Greg Ireland and Mike Harrington have met the entrance requirements for utility firefighters to join the Warren Fire Department, and will now train in a department platoon for two months.
They first passed both written and oral exams, and on Monday they successfully completed a two-part agility test, which must be done while wearing their firefighting gear. Everything in the test simulates things that would happen at a fire scene.
The first portion of the test requires a prospective fireman to climb the department's aerial ladder, which is extended 60 feet off the ground at a 75-degree angle and then descend in two minutes, without stopping. In addition to the physical nature of the climb, it shows whether or not he has a problem with heights.

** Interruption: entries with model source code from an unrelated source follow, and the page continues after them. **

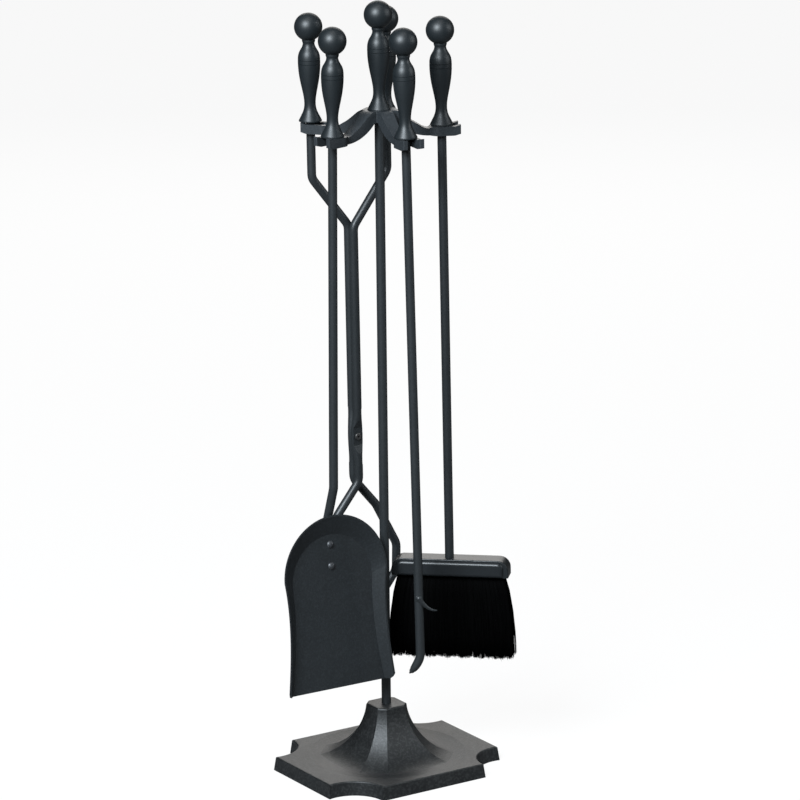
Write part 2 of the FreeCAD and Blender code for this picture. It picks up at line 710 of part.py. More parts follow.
def head_slab(length, depth, top, bottom, corner):
    """Slab with rounded upper corners, centred on the head."""
    half = length / 2
    bow = corner * (1 - math.sqrt(0.5))
    y = -depth / 2
    a, b = V(-half, y, bottom), V(-half, y, top - corner)
    c, d = V(-half + corner, y, top), V(half - corner, y, top)
    e, f = V(half, y, top - corner), V(half, y, bottom)
    outline = Part.Wire([Part.LineSegment(a, b).toShape(),
                         Part.Arc(b, V(-half + bow, y, top - bow), c).toShape(),
                         Part.LineSegment(c, d).toShape(),
                         Part.Arc(d, V(half - bow, y, top - bow), e).toShape(),
                         Part.LineSegment(e, f).toShape(),
                         Part.LineSegment(f, a).toShape()])
    return Part.Face(outline).extrude(V(0, depth, 0))


def head_cavity(gap):
    """Hollow of the cover, or the block that fills it when gap is positive."""
    bottom = brush_head_top - brush_head_height
    return head_slab(brush_head_length - 2 * brush_cover_wall - 2 * gap,
                     brush_core_depth - 2 * brush_cover_wall - 2 * gap,
                     brush_head_top - brush_cover_wall - gap, bottom - (1 if gap == 0 else 0),
                     brush_corner_round - brush_cover_wall)


def brush_head_cover():
    """Moulded cover: a rounded core with a raised panel on each long face, hollow underneath."""
    bottom = brush_head_top - brush_head_height
    core = head_slab(brush_head_length, brush_core_depth, brush_head_top, bottom, brush_corner_round)
    long_edges = [e for e in core.Edges if abs(abs(e.Vertexes[0].Y) - brush_core_depth / 2) < TINY
                  and abs(e.Vertexes[0].Y - e.Vertexes[-1].Y) < TINY
                  and max(v.Z for v in e.Vertexes) > bottom + 1]
    core = core.makeFillet(brush_edge_round, long_edges)
    panel_depth = brush_core_depth + 2 * brush_panel_proud
    panel = head_slab(brush_head_length - 2 * brush_panel_inset_end, panel_depth,
                      brush_head_top - brush_panel_inset_top, bottom, brush_panel_corner)
    rims = [e for e in panel.Edges if abs(e.Vertexes[0].Y - e.Vertexes[-1].Y) < TINY]
    panel = panel.makeFillet(brush_panel_round, rims)
    cover = fuse([core, panel]).cut(head_cavity(0))
    cover = cover.cut(cylinder(handle_thread / 2 + hole_clearance, bottom, brush_head_top + 1,
                               -brush_head_offset))
    return brush_place(cover)


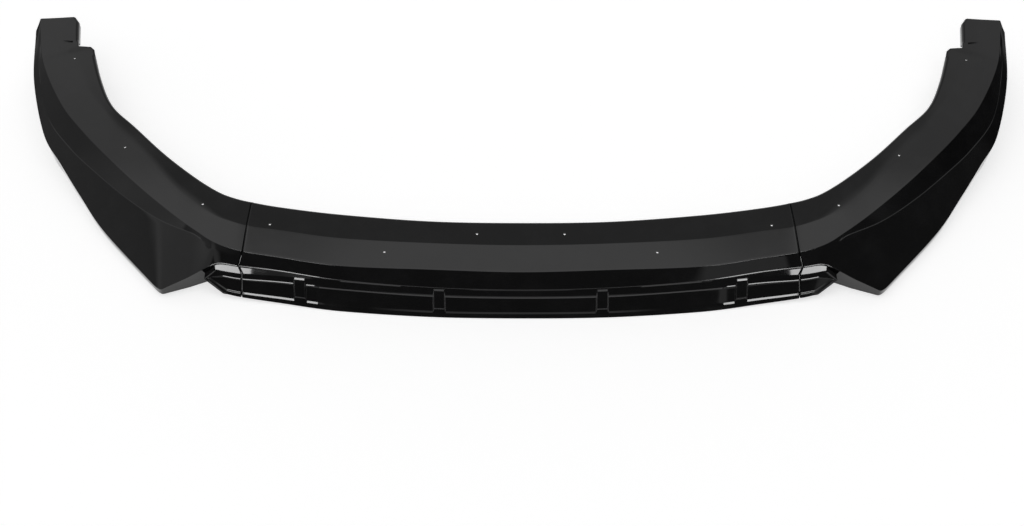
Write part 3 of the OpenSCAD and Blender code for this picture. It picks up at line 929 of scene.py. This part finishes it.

Times Observer photo by Rob Andersen
Greg Ireland, a candidate for a utility firefighter position in Warren Fire Department, drags a mannequin during the second round of the agility test.
The second portion has a five-minute time limit, and is somewhat more involved.
First, a candidate must pull a 100-foot, three-inch dry hose 100 feet, drop the hose and proceed to a hydrant on the corner of Hickory Street and Third Avenue, where there is a 1 3/4 hose prearranged on the ground. He must open the hydrant 16 turns, and then drag the charged hose 100 feet up Hickory Street, and return to the front of the fire department through the municipal parking lot. There he will find a 24-foot extension ladder strapped to the building, which he must extend fully and then retract using a halyard, hand over hand. If he drops the ladder, he must repeat the revolution from the beginning.
Upon completing the ladder work, the candidate proceeds to carry a 57-pound exhaust fan from a compartment in the ladder truck to a door in the rear of the truck bay and hang it on a prearranged brace. Next, he will pick up a backpack containing 100 feet of 1 3/4 inch hose and carry it safely up to the second floor, across the hall, down the rear stairway, and return to the bottom of the front stairway.
Finally, the candidate will grab a dummy weighing 165 pounds under the arms and drag not carry it 100 feet.
Chief Sam Pascuzzi said the agility test was devised and implemented in the early 1990s, and the times were based on average times recorded by existing department members with 30 seconds added to make up for using what may be unfamiliar equipment.
Each fall, the test is set up again for current firefighters, who can receive a raise in pay for maintaining their agility abilities.